In some cases the North Carolina courts have held that undisputed physical evidence controls conflicting oral testimony to the extent that such testimony is not sufficient to take the case to the jury. Jones v. Schaffer, 252 N.C. 368, 114 S.E. 2d 105 (1960); Carr v. Lee, 249 N.C. 712, 107 S.E. 2d 544 (1959); Tysinger v. Dairy Products, 225 N.C. 717, 36 S.E. 2d 246 (1945); Ingram v. Smoky Mountain Stages, Inc., 225 N.C. 444, 35 S.E. 2d 337 (1945); Atkins v. Transportation Co., 224 N.C. 688, 32 S.E. 2d 209 (1944); Powers v. Sternberg, 213 N.C. 41, 195 S.E. 88 (1938); Hardy v. Tesh, 5 N.C. App. 107, 167 S.E. 2d 848 (1969); 2 Strong’s N.C. Index 3d, Automobiles, § 47 (1976).

The defendant and two apparently disinterested witnesses, the investigating officer and the garageman, testified that no part of plaintiffs truck was on the shoulder but that the truck was entirely in the paved southbound lane. The paved highway was 19 feet wide. Trooper Potter, corroborated by his accident report, testified that there was physical evidence of skid (brake) marks entirely in the northbound lane leading to defendant’s automobile, which came to a stop beside the front drive axle of the tractor.

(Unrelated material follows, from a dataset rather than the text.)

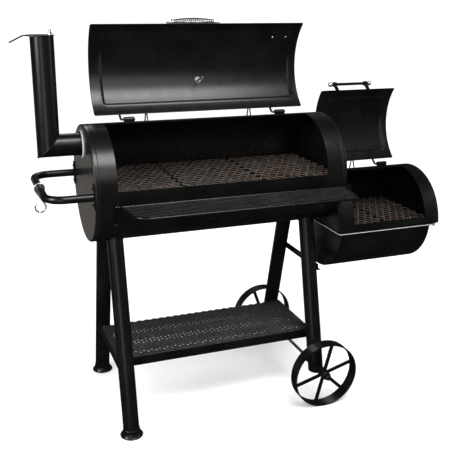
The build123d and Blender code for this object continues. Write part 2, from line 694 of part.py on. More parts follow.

In Powers v. Sternberg, supra, at 43, 195 S.E. at 89, Stacy, C. J., wrote: “There are a few physical facts which speak louder than some of the witnesses.” In the case sub judice, we find that the physical facts, supported by the testimony of disinterested witnesses, speak louder than the conflicting testimony of the plaintiff, and that this conflicting testimony is not sufficient to take the case to the jury. The physical facts establish that plaintiff, who admitted that he did not look for an approaching vehicle, swung down from behind his tractor cab into the path of defend*201ant’s approaching automobile in the northbound traffic lane. Under these circumstances, we conclude, first, that there was not sufficient evidence to take the case to the jury on the issue of defendant’s negligence, and, second, that plaintiff was negligent as a matter of law.

The judgment directing a verdict for defendant is

Affirmed.

Chief Judge MORRIS and Judge Martin (Harry C.) concur.